# 6D: Should I wait or not?



## abcde12345 (Nov 5, 2013)

I'm thinking of getting a 6D, but I've been waiting for a price drop, which usually comes by when a new successor comes out. However, after dabbling in this forum, it seems like everyone is saying that the next entry level FF Canon is not going to come out anytime soon. What do you guys think? I was expecting it to come out by Q1 of 2014, but if this is the case I might get it whenever I find a deal.


----------



## pulseimages (Nov 5, 2013)

I'm in the same boat. I'm going to wait until at least Black Friday to see what deals are offered for the 6D.


----------



## mackguyver (Nov 5, 2013)

pulseimages said:


> I'm in the same boat. I'm going to wait until at least Black Friday to see what deals are offered for the 6D.


I doubt we'll see a successor soon, but waiting until B.F. or better yet, Cyber Monday is probably a good idea.


----------



## abcde12345 (Nov 5, 2013)

The only problem would that be I'm from Australia, not US. :'(


----------



## mackguyver (Nov 5, 2013)

abcde12345 said:


> The only problem would that be I'm from Australia, not US. :'(


Yes, that's a slight problem . Sorry from those of us seeing the world upside down.

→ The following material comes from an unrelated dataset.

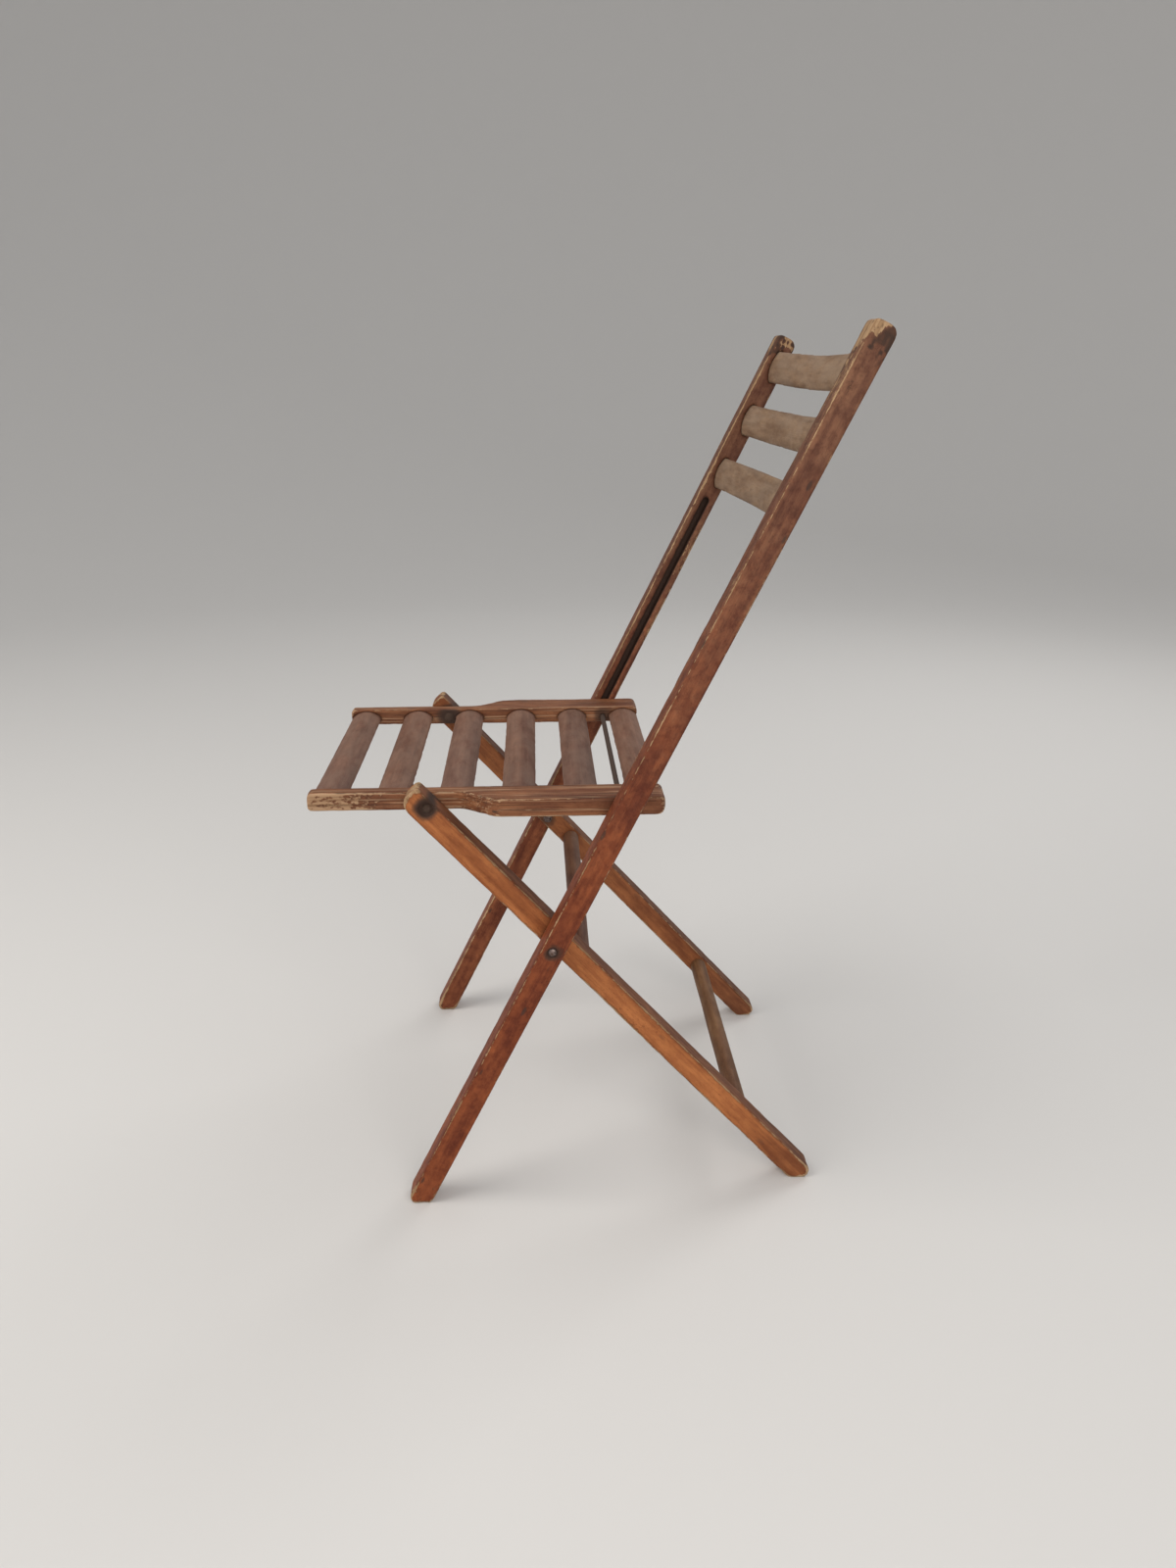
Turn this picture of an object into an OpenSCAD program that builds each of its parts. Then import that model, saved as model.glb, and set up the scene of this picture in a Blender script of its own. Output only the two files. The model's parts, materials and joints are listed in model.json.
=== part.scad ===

I'd keep an eye out for Christmas deals on Oz, then.


----------



## bholliman (Nov 5, 2013)

I think it will be awhile before we see another Canon FF body. We will probably see the 5D Mk 4 before we see a 6D Mk II, and I bet that's at least a year or 18 months away. If I was in the market, I'd keep an eye on Canonpricewatch.com and jump on a good deal when it comes out. There have been some terrific prices on bodies and lenses this fall.


----------



## Tonywintn (Nov 5, 2013)

Jump in, the water is fine. I'm loving the 6D.
This is with the 70-300L Zoom


----------



## Ruined (Nov 5, 2013)

I believe Canon will release the 7D2 before the 6D2 is even announced. Reason being, if they announce 6D2 around time of 7D2, people might just skip 7D2 entirely.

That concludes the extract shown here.